This article addresses the fundamental challenge of predicting when and how these complex materials will deform. We will explore the theoretical framework developed to navigate this anisotropic landscape, providing a more accurate compass for mechanical analysis. Over the course of two chapters, you will gain a comprehensive understanding of this critical topic.

The first chapter, ​​"Principles and Mechanisms,"​​ delves into the physical origins of anisotropy and introduces Hill's quadratic yield criterion as a powerful generalization of isotropic theory. We will dissect its mathematical structure, explore the physical meaning of its parameters, and examine the universal principles of objectivity, stability, and symmetry that all material models must obey. The second chapter, ​​"Applications and Interdisciplinary Connections,"​​ bridges the gap between theory and practice. It demonstrates how these models are used to predict manufacturing defects, design more efficient structures, analyze advanced composite materials, and power the sophisticated simulations that underpin modern engineering. We begin our journey by examining the microscopic world of metal grains to understand why a new compass is needed.

Imagine you have a fresh block of modeling clay. It's perfectly uniform. You can push it, pull it, or twist it, and it responds in the same way, no matter the direction. This delightful uniformity is called ​​isotropy​​. The laws of plastic flow for such materials, like the elegant von Mises criterion, are built on this assumption of directional blindness. They depend only on the magnitude of stress, not its orientation. But what happens when we take a real material, say a sheet of aluminum, and pass it through a set of heavy rollers in a factory?

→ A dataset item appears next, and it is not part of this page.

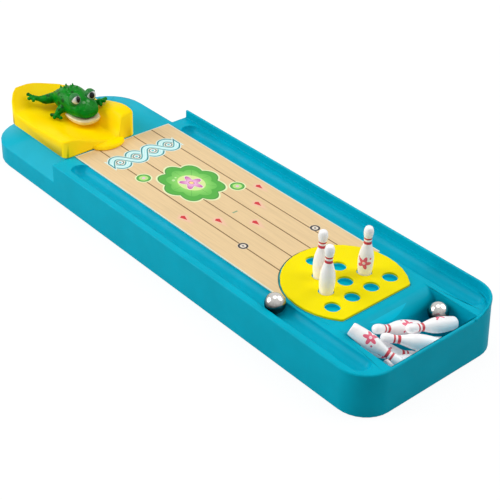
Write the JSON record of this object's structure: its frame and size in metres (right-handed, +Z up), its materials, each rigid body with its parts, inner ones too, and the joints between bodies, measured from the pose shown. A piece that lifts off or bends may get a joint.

The sheet gets thinner and longer, of course. But something more profound happens deep within its microscopic structure. The metal is not a uniform continuum; it's a vast city of tiny, individual crystals, or ​​grains​​. Before rolling, these grains are oriented randomly, like a disorganized crowd. The rolling process is a great, violent shepherding. It forces the grains to deform and rotate, causing them to align in a few preferred directions relative to the rolling direction. This non-random alignment is called ​​crystallographic texture​​.

Why does this matter? Because each individual crystal has its own internal "grain." Deformation inside a crystal doesn't happen haphazardly; it occurs by ​​slip​​, where planes of atoms slide over one another along specific directions, much like sliding cards in a deck. A given stress is more effective at causing slip when it's aligned favorably with these slip systems. With the grains in a rolled sheet now having a preferred orientation, the entire sheet develops a macroscopic "grain." It becomes easier to deform in some directions and harder in others. This direction-dependent behavior is called ​​anisotropy​​.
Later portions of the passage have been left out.